__Exercise description__
Take the listing and print it in full, exactly as given.

>> Begin Information shown

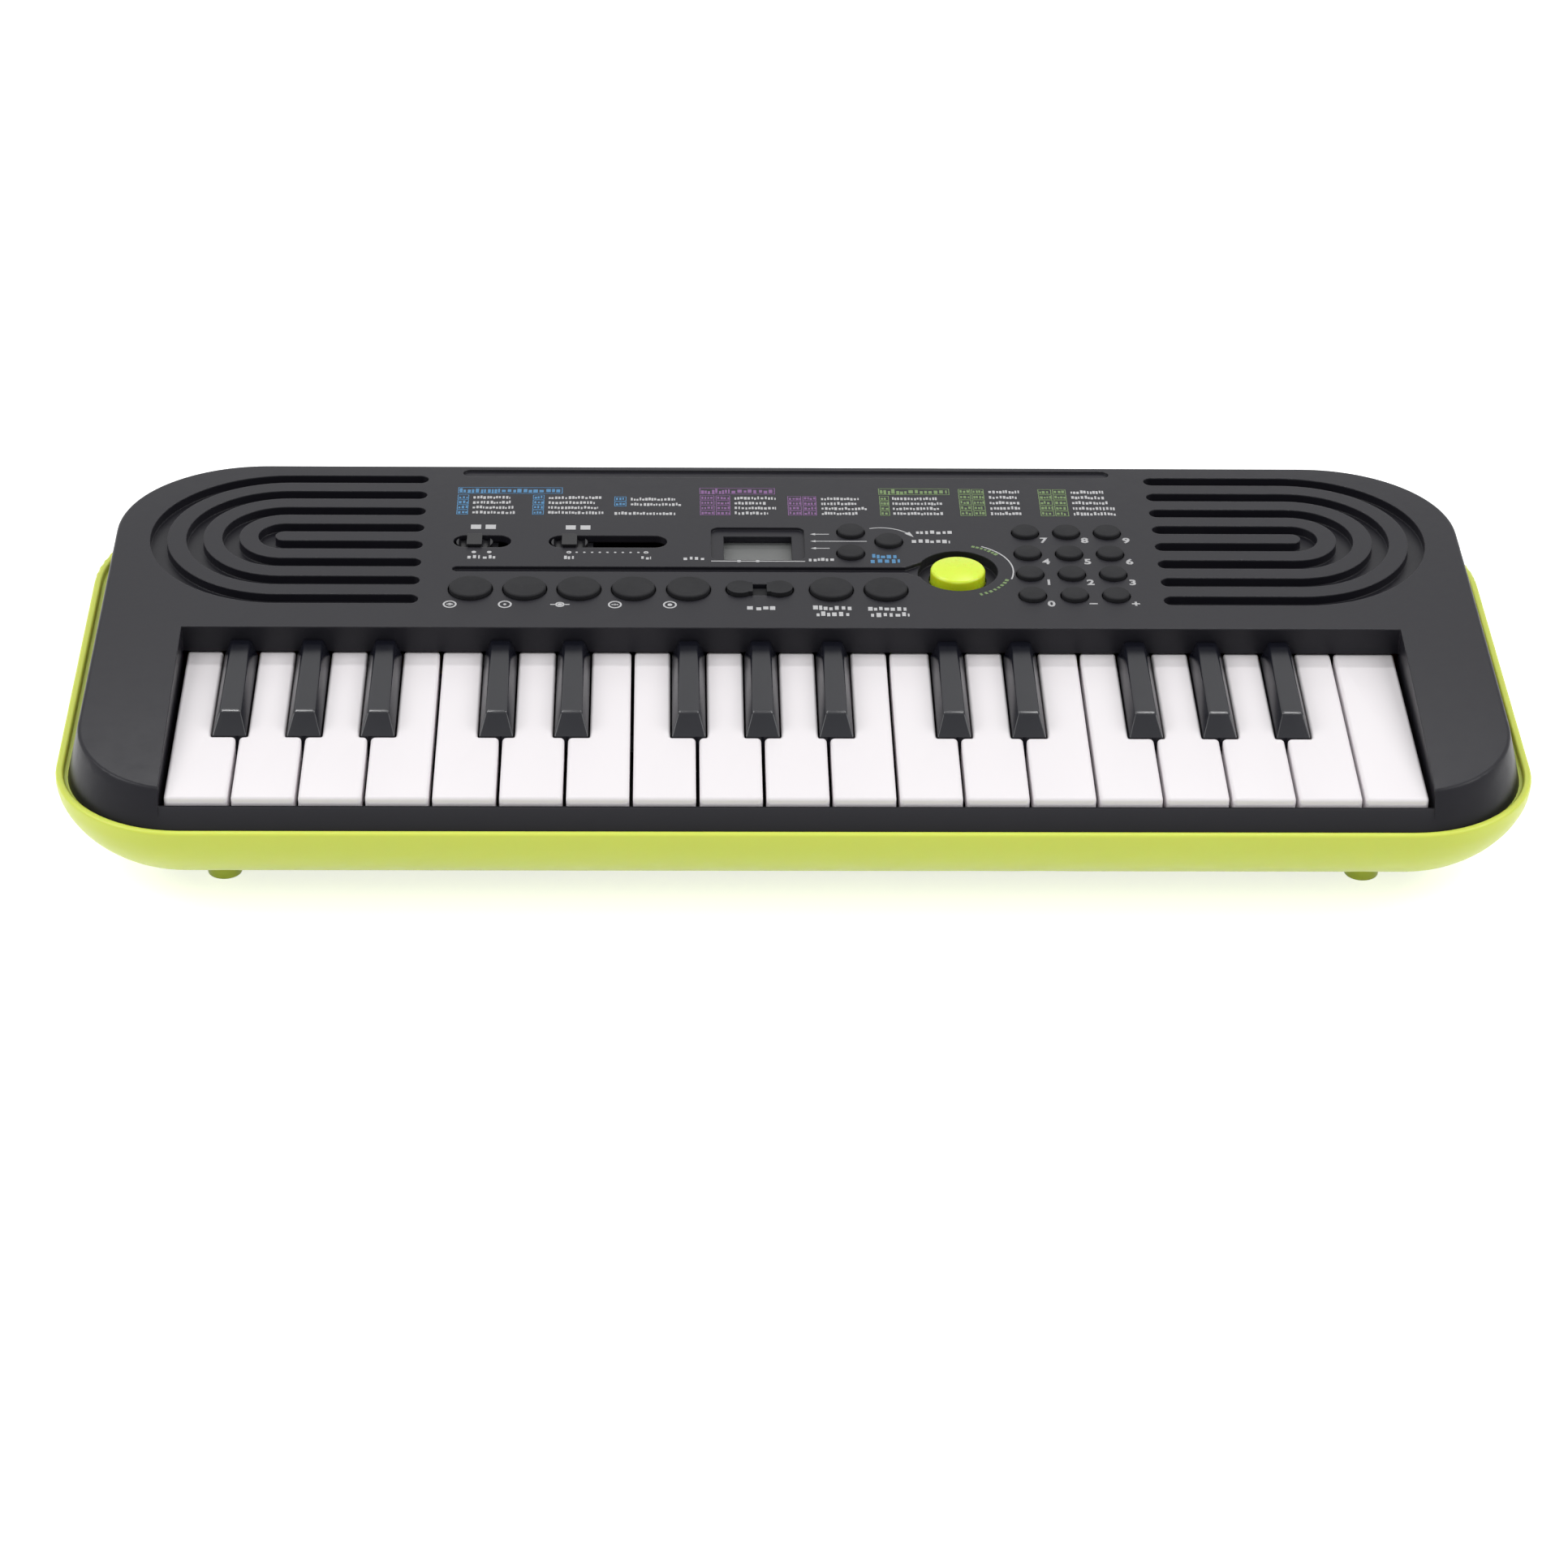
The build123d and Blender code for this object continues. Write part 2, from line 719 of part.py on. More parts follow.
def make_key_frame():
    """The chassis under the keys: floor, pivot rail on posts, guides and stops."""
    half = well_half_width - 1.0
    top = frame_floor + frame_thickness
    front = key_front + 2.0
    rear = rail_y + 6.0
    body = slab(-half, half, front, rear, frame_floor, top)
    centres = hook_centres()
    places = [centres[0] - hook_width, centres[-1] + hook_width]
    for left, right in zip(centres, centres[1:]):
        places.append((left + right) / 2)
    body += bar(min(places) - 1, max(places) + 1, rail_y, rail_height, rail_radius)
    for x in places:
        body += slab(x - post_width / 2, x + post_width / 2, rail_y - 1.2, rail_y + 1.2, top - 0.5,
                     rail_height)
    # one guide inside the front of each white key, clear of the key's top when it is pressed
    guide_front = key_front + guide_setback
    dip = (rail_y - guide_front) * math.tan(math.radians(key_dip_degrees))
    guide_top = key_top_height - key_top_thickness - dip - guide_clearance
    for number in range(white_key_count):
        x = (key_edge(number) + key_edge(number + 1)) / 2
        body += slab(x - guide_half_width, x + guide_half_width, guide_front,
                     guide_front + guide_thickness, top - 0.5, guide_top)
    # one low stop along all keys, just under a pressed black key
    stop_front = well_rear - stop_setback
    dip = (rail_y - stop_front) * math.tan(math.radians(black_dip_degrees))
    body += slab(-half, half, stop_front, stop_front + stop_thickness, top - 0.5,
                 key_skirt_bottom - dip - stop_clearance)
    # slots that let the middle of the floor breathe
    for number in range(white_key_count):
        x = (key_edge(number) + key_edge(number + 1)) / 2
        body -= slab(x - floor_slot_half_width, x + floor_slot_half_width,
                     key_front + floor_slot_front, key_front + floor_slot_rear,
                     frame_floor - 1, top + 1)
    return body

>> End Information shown

__Task response__
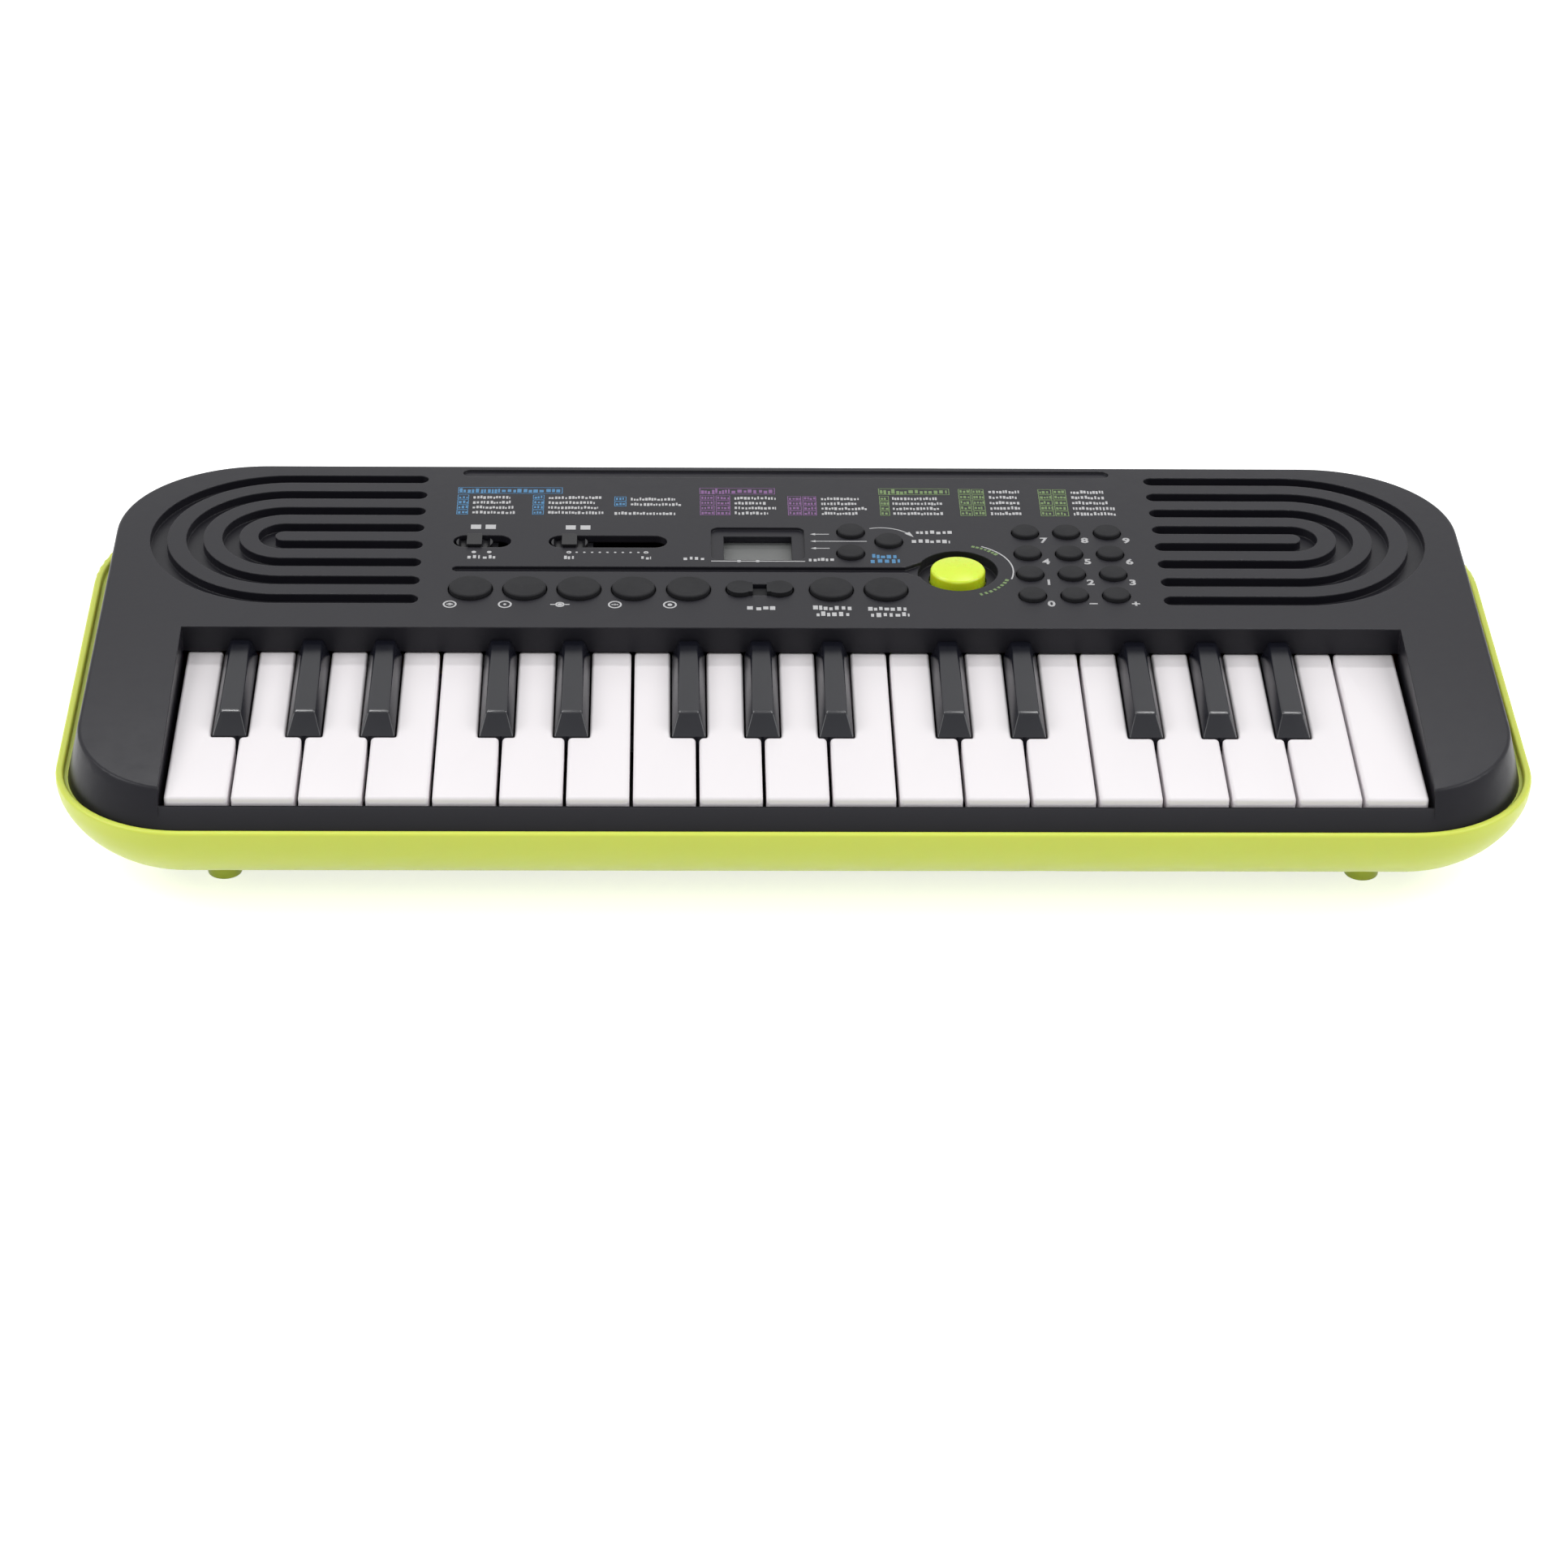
The build123d and Blender code for this object continues. Write part 2, from line 719 of part.py on. More parts follow.
def make_key_frame():
    """The chassis under the keys: floor, pivot rail on posts, guides and stops."""
    half = well_half_width - 1.0
    top = frame_floor + frame_thickness
    front = key_front + 2.0
    rear = rail_y + 6.0
    body = slab(-half, half, front, rear, frame_floor, top)
    centres = hook_centres()
    places = [centres[0] - hook_width, centres[-1] + hook_width]
    for left, right in zip(centres, centres[1:]):
        places.append((left + right) / 2)
    body += bar(min(places) - 1, max(places) + 1, rail_y, rail_height, rail_radius)
    for x in places:
        body += slab(x - post_width / 2, x + post_width / 2, rail_y - 1.2, rail_y + 1.2, top - 0.5,
                     rail_height)
    # one guide inside the front of each white key, clear of the key's top when it is pressed
    guide_front = key_front + guide_setback
    dip = (rail_y - guide_front) * math.tan(math.radians(key_dip_degrees))
    guide_top = key_top_height - key_top_thickness - dip - guide_clearance
    for number in range(white_key_count):
        x = (key_edge(number) + key_edge(number + 1)) / 2
        body += slab(x - guide_half_width, x + guide_half_width, guide_front,
                     guide_front + guide_thickness, top - 0.5, guide_top)
    # one low stop along all keys, just under a pressed black key
    stop_front = well_rear - stop_setback
    dip = (rail_y - stop_front) * math.tan(math.radians(black_dip_degrees))
    body += slab(-half, half, stop_front, stop_front + stop_thickness, top - 0.5,
                 key_skirt_bottom - dip - stop_clearance)
    # slots that let the middle of the floor breathe
    for number in range(white_key_count):
        x = (key_edge(number) + key_edge(number + 1)) / 2
        body -= slab(x - floor_slot_half_width, x + floor_slot_half_width,
                     key_front + floor_slot_front, key_front + floor_slot_rear,
                     frame_floor - 1, top + 1)
    return body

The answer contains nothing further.